Updated on September 18, 2022

Comments

  • Alex Tomko
    Alex Tomko over 1 year

    I am trying to find out why multiple search domains do not work with Debian 8.8.0. If you add the search domains in /etc/resolv.conf it will only work with one of them & in this case domain1.local works but domain2.local will not.

    If you manually append the FQDN it works fine. This is for any and all CLI based tools: nslookup, ping, iperf, nmap, curl, wget ect. I have seen this before where Debian does not work with .local domains - and you have to remove avahi which I have already done to get the first .local domain working: domain1.local.

    I have had multiple .local & other domain's working but with this version of Debian 8.8.x it is not working.

    user@host:~$ uname -a
    Linux host 3.16.0-4-amd64 #1 SMP Debian 3.16.43-2+deb8u2 (2017-06-26)     x86_64 GNU/Linux
    
    
    user@host:~$ cat /etc/resolv.conf
    
    nameserver 192.16.1.110
    ### Standard Search domains:
    search domain1.local domain2.local domain3.local domain4.local
    

    search domain - domain1 automatically appends the domain1.local and works for nslookup, ping ect.

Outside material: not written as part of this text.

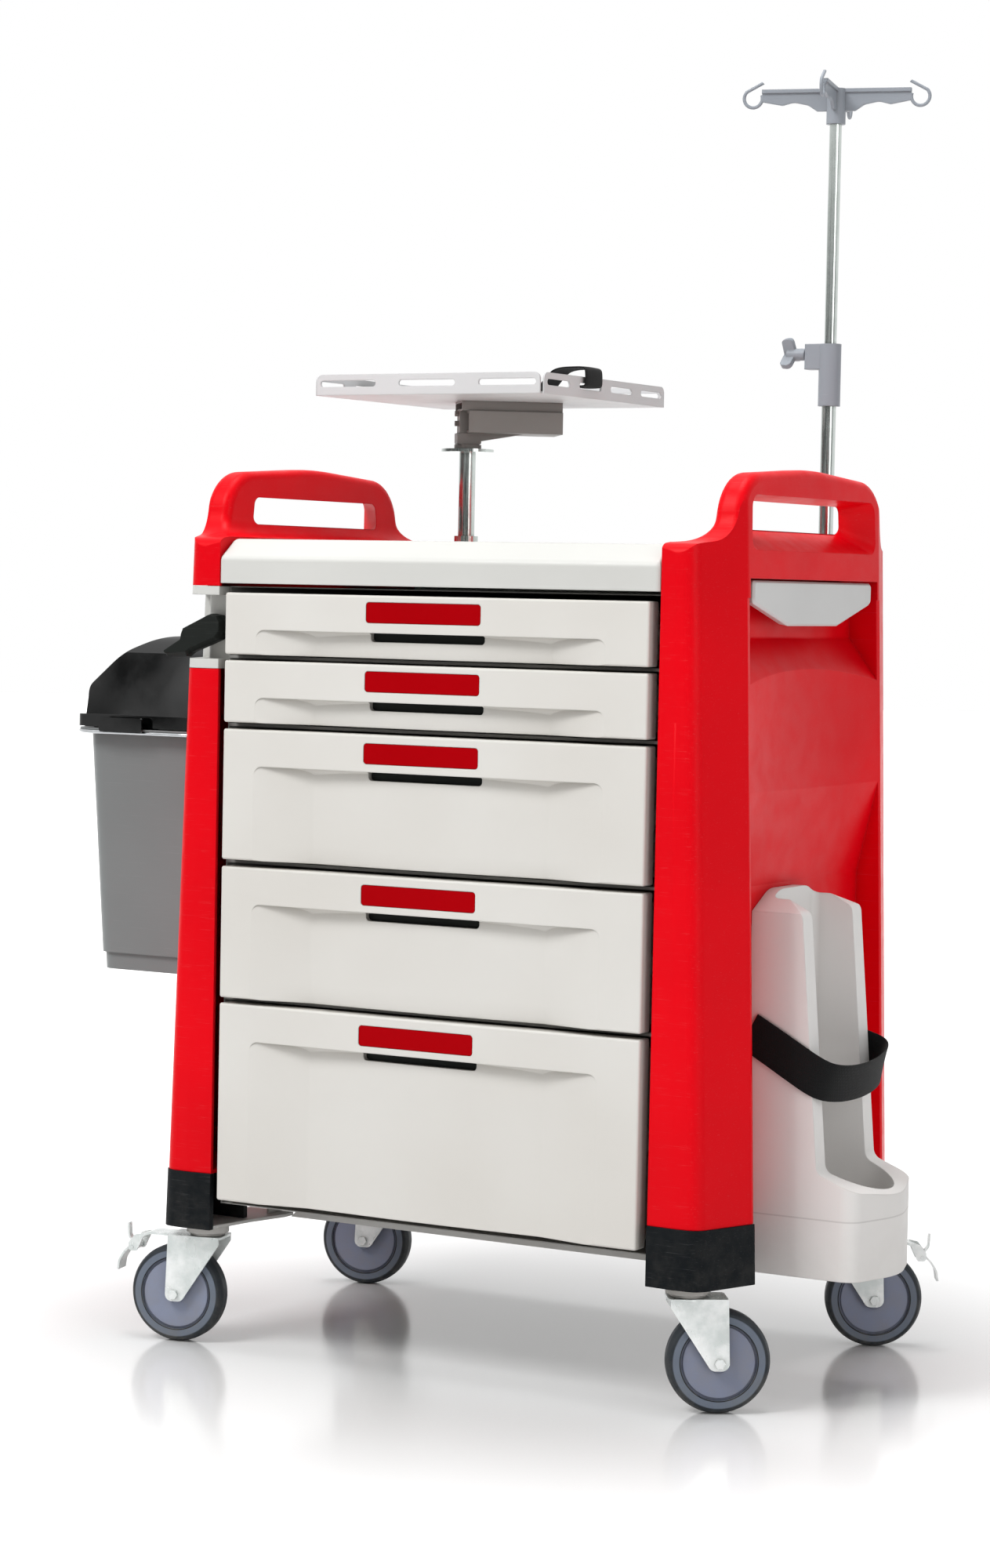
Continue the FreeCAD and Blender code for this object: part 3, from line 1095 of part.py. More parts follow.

    user@host:~$ ping host1
    PING host1.domain1.local (192.16.1.110) 56(84) bytes of data.
    64 bytes from host1.domain1.local (192.16.1.110): icmp_seq=1 ttl=118    time=63.6 ms
    
    user@host:~$ nslookup host1
    Server:     192.16.1.110
    Address:    192.16.1.110#53
    
    Name:   host1.domain1.local
    Address: 192.16.1.110
    

    domain2 will not automatically be appended to the host (hosty) in this example. It will not find hosty with an nslookup from the dns server in /etc/resolv.fon (although it does exist). However - if you append the FQDN and run an nslookup, ping, curl,nmap,wget or any other cli based ip communication it works.

    user@host:~$ nslookup hosty
    ;; Got SERVFAIL reply from 192.16.1.110, trying next server
    ;; Got SERVFAIL reply from 192.16.1.111, trying next server
    Server:     192.16.1.110
    Address:    192.16.1.110#53
    
    ** server can't find hosty: SERVFAIL
    
    user@host:~$ ping hosty
    ping: unknown host hosty
    

    If we append domain2.local on the end of the host it can ping, nslookup, or other.

    ping,nslookup & curl working with fqdn

    user@host:~$ ping hosty.domain2.local
    PING hosty.domain2.local (192.16.48.20) 56(84) bytes of data.
    64 bytes from hosty.domain2.local (192.16.48.20): icmp_seq=1 ttl=119 time=63.6 ms
    
    nslookup with fqdn:
    
    user@host:~$ nslookup hosty.domain2.local
    Server:     192.16.1.110
    Address:    192.16.1.110#53
    
    Name:   hosty.domain2.local
    Address: 192.16.48.20
    
    user@host:~$ curl hosty.domain2.local
    curl: (7) Failed to connect to hosty.domain2.local port 80: Connection refused
    

    It is worth mentioning that I have this identical configuration on a Ubuntu 16.04 workstation working with around 7 search domains.

    The new Debian 8.8.x servers have the issue with working with more than 1 search domain. I must be missing some simple additional configuration that is required for Debian that is slightly different than Ubuntu.

    • Barmar
      Barmar almost 7 years
      Try using nslookup -debug to see the exact queries that are being tried. The key to the problem may be that you're getting SERVFAIL errors rather than NXDOMAIN. Also, dig is generally a better debugging tool than nslookup.
    • Barmar
      Barmar almost 7 years
      Of course it's trying to append domain1.local. It tries each domain in order: first it appends domain1.local, if that can't be found it appends domain2.local, and so on until it gets success. The server should return an NXDOMAIN response for hosty.domain1.local, then it will try the next domain.
  • Alex Tomko
    Alex Tomko almost 7 years
    I attempted this configuration however I like to rely on the /etc/resolv.conf for DNS. It does not work either with dns-nameserver in the ethx's inside of /etc/network/interfaces either. This server has anywhere from 10-15 interfaces doing alot of routing for automation ect for internal networks. The servers do not rely on resolvconf and must be staticly managed.
  • Alex Tomko
    Alex Tomko almost 7 years
    I also always remove resolvconf, avahi, network-manager from any servers.
  • Alex Tomko
    Alex Tomko almost 7 years
    # eth4 iface eth4 inet static address 172.19.51.252 netmask 255.255.255.0 dns-nameservers 192.16.48.20 dns-search domain2.local # eg - same failed results.